──────── Material provided
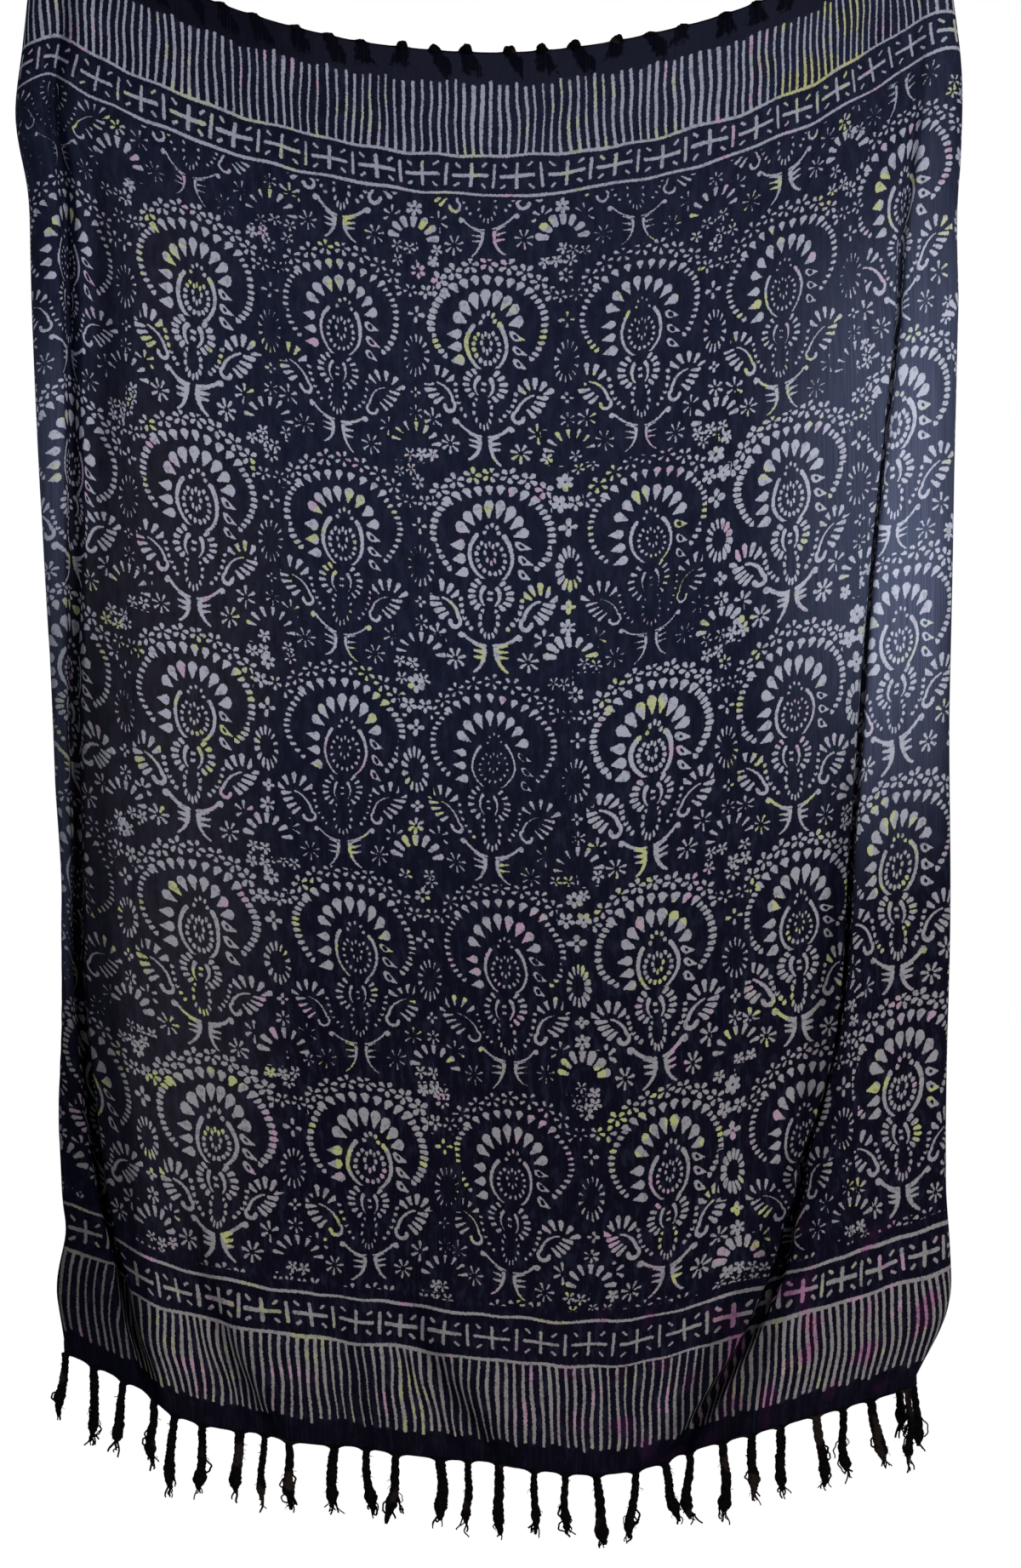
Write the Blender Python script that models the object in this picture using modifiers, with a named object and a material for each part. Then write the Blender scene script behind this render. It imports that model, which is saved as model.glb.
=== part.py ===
"""A batik sarong hung by its two upper corners, with a row of tassels along each short end.

Metres, +Z up. The origin is the middle of the line between the two places where the cloth
is held; X runs across the cloth and -Y is the side that faces the viewer. A point of the
cloth is given by how far across the cut it lies from its left selvedge ("across") and how
far down from its top edge ("down"); the drape turns that into a place in the room.
"""
import math

import bmesh
import bpy
import numpy as np

# the cut cloth
CLOTH_WIDTH = 1.165
CLOTH_LENGTH = 1.500
WALL = 0.0016
SEAM_GAP = 0.0005

# where it is held, and how its top edge sags between the two holds
HOLD_SPAN = 0.945
HOLD_TILT = 0.0208
HOLD_LEFT = 0.093
HOLD_RIGHT = 1.130
SAG_LOWEST = -0.1409
SAG_SHIFT = -0.0171
FLAP_FALL = 0.40
PEAK_ROUNDING = 0.007
BELLY = 0.012

# the tassels and the strip that their roots are fused into
TASSELS = 30
TASSEL_LENGTH = 0.078
TASSEL_RADIUS = 0.0047
TASSEL_VARIES = 0.07
TASSEL_WANDER = 0.10
SIDE_LEAN = 0.20
SWAY = 0.05
STRIP_HEIGHT = 0.006
ROOT_DEPTH = 0.5
ROPE_TWIST = math.radians(330)

# a tassel's rope from its root to below its knot: part of the length, part of the radius
HANGING_ROPE = (
    (0.00, 0.30),
    (0.08, 0.62),
    (0.20, 1.00),
    (0.42, 1.00),
    (0.62, 0.90),
    (0.74, 1.22),
    (0.84, 0.62),
)

# a tassel at the top rises a little, bends over backwards and then falls behind the cloth
RISE = 0.0030
RISE_VARIES = 0.0014
BEND_RADIUS = 0.0085
BEND_ANGLES = (60, 140)
STANDING_WIDTHS = (0.30, 0.62, 0.95, 1.00)
FALLING_ROPE = (
    (0.30, 0.95),
    (0.62, 1.22),
    (0.80, 0.62),
)

# the loose yarn below a knot
LOOSE_ENDS = 2
LOOSE_LENGTH = 0.020
LOOSE_VARIES = 0.22
LOOSE_RADIUS = 0.0022
LOOSE_OVERLAP = 0.22
LOOSE_FAN = 0.34
LOOSE_FAN_VARIES = 0.16

# the grid of the cloth panel
PANEL_COLUMNS = 64
UPPER_ROWS = 15
LOWER_ROWS = 12
LOWER_START = 1.08
STRAIGHT_EDGE = 0.010
FINE_STEPS = 1160
PLEAT_CROWDING = 5.0
ROLL_CROWDING = 1.2
PLEAT_SHARPNESS = 2.2
ROLL_EASE = 1.3

FOLD_COLUMNS = ("down", "across", "reach", "turn")

# deep narrow pleats that hide some cloth behind: where the crease lies, how much cloth goes
# into each of its two walls, and how far the walls turn away from the front, in degrees
LEFT_PLEAT = (
    (0.02, 0.096, 0.014, 20),
    (0.16, 0.098, 0.022, 58),
    (0.40, 0.100, 0.027, 74),
    (0.75, 0.106, 0.028, 76),
    (1.00, 0.100, 0.028, 78),
    (1.13, 0.086, 0.036, 79),
    (1.25, 0.078, 0.041, 80),
    (1.37, 0.104, 0.036, 78),
    (1.43, 0.124, 0.030, 66),
    (1.50, 0.138, 0.024, 45),
)
RIGHT_PLEAT = (
    (0.10, 1.090, 0.014, 8),
    (0.25, 1.080, 0.018, 50),
    (0.38, 1.066, 0.020, 74),
    (0.60, 1.028, 0.021, 78),
    (0.90, 0.985, 0.021, 78),
    (1.19, 0.940, 0.024, 80),
    (1.30, 0.902, 0.028, 76),
    (1.40, 0.868, 0.027, 68),
    (1.50, 0.810, 0.024, 40),
)

# shallow rounded folds, with the same columns
SOFT_FOLDS = {
    "left_shallow": (
        (0.05, 0.128, 0.016, 5),
        (0.35, 0.146, 0.018, 26),
        (0.60, 0.158, 0.020, 30),
        (0.95, 0.170, 0.020, 28),
        (1.25, 0.172, 0.020, 0),
    ),
    "hem_left": (
        (1.20, 0.212, 0.016, 0),
        (1.32, 0.224, 0.018, 26),
        (1.42, 0.246, 0.020, 46),
        (1.50, 0.258, 0.022, 48),
    ),
    "hem_left_middle": (
        (1.25, 0.380, 0.020, 0),
        (1.36, 0.381, 0.020, 20),
        (1.50, 0.386, 0.020, 34),
    ),
    "hem_middle": (
        (1.18, 0.478, 0.030, 0),
        (1.30, 0.485, 0.030, 14),
        (1.42, 0.516, 0.030, 26),
        (1.50, 0.545, 0.030, 32),
    ),
    "middle": (
        (0.80, 0.552, 0.030, 0),
        (1.00, 0.552, 0.030, 9),
        (1.20, 0.552, 0.030, 9),
        (1.35, 0.552, 0.030, 0),
    ),
    "right_shallow": (
        (0.65, 0.930, 0.015, 0),
        (0.85, 0.933, 0.015, 16),
        (1.05, 0.930, 0.015, 14),
        (1.16, 0.928, 0.015, 0),
    ),
}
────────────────
- What is being asked -
Using the material above, quote the first line and each line after it, stopping at and including the line that holds "import numpy as np".

- Full response -
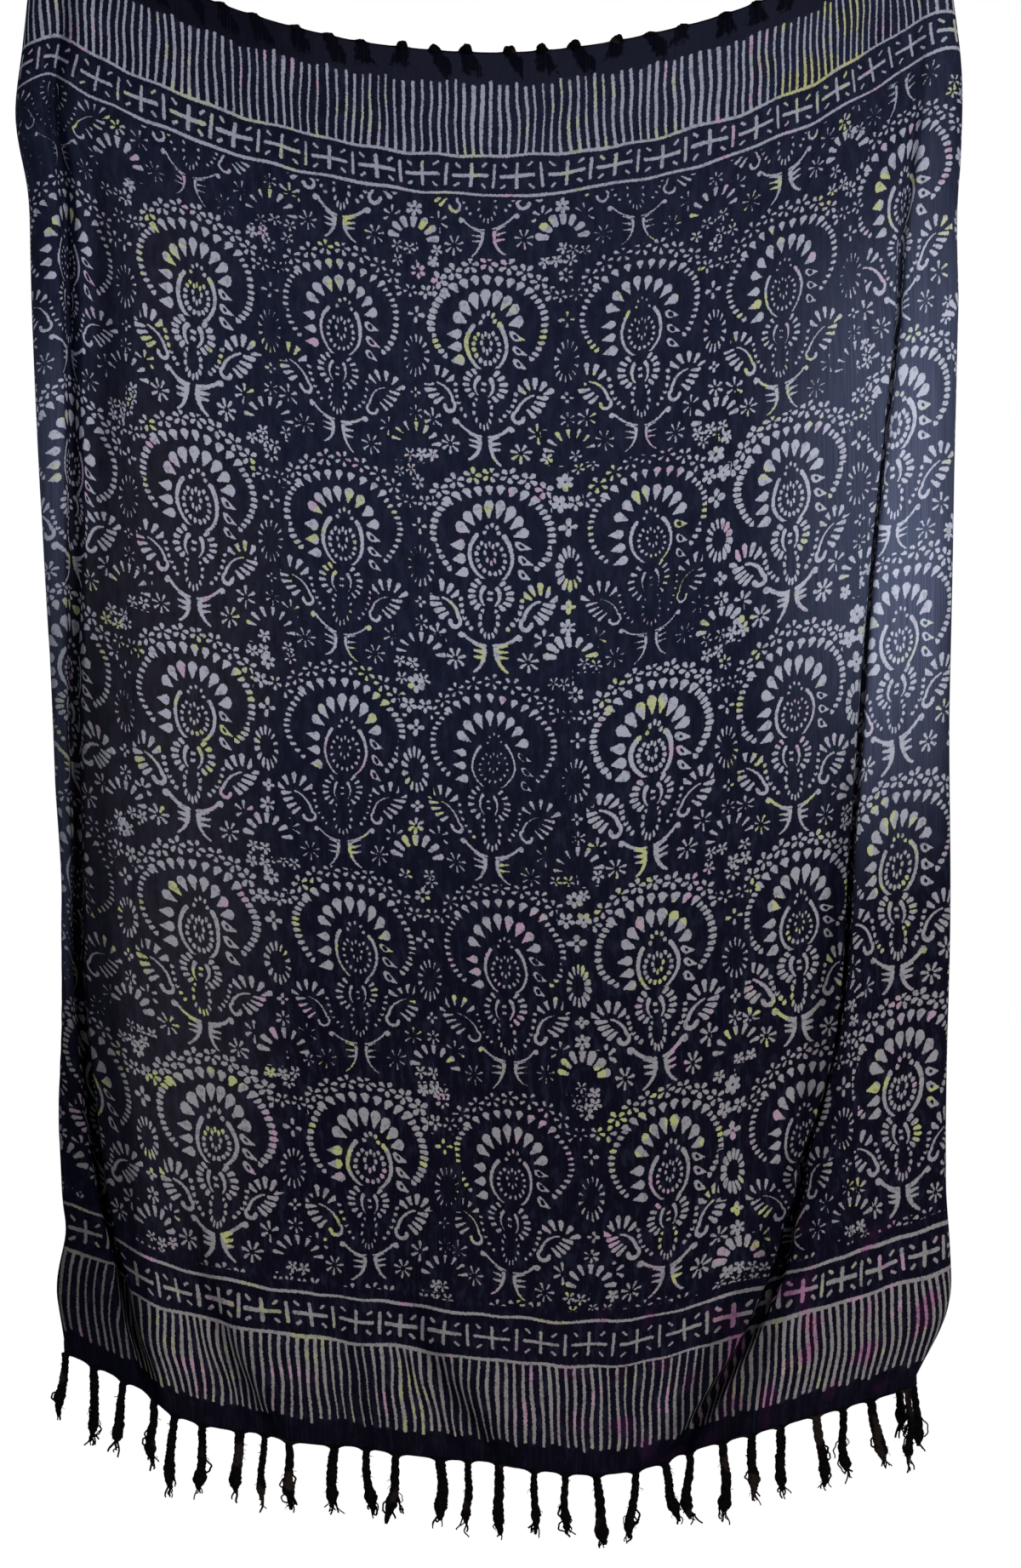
Write the Blender Python script that models the object in this picture using modifiers, with a named object and a material for each part. Then write the Blender scene script behind this render. It imports that model, which is saved as model.glb.
=== part.py ===
"""A batik sarong hung by its two upper corners, with a row of tassels along each short end.

Metres, +Z up. The origin is the middle of the line between the two places where the cloth
is held; X runs across the cloth and -Y is the side that faces the viewer. A point of the
cloth is given by how far across the cut it lies from its left selvedge ("across") and how
far down from its top edge ("down"); the drape turns that into a place in the room.
"""
import math

import bmesh
import bpy
import numpy as np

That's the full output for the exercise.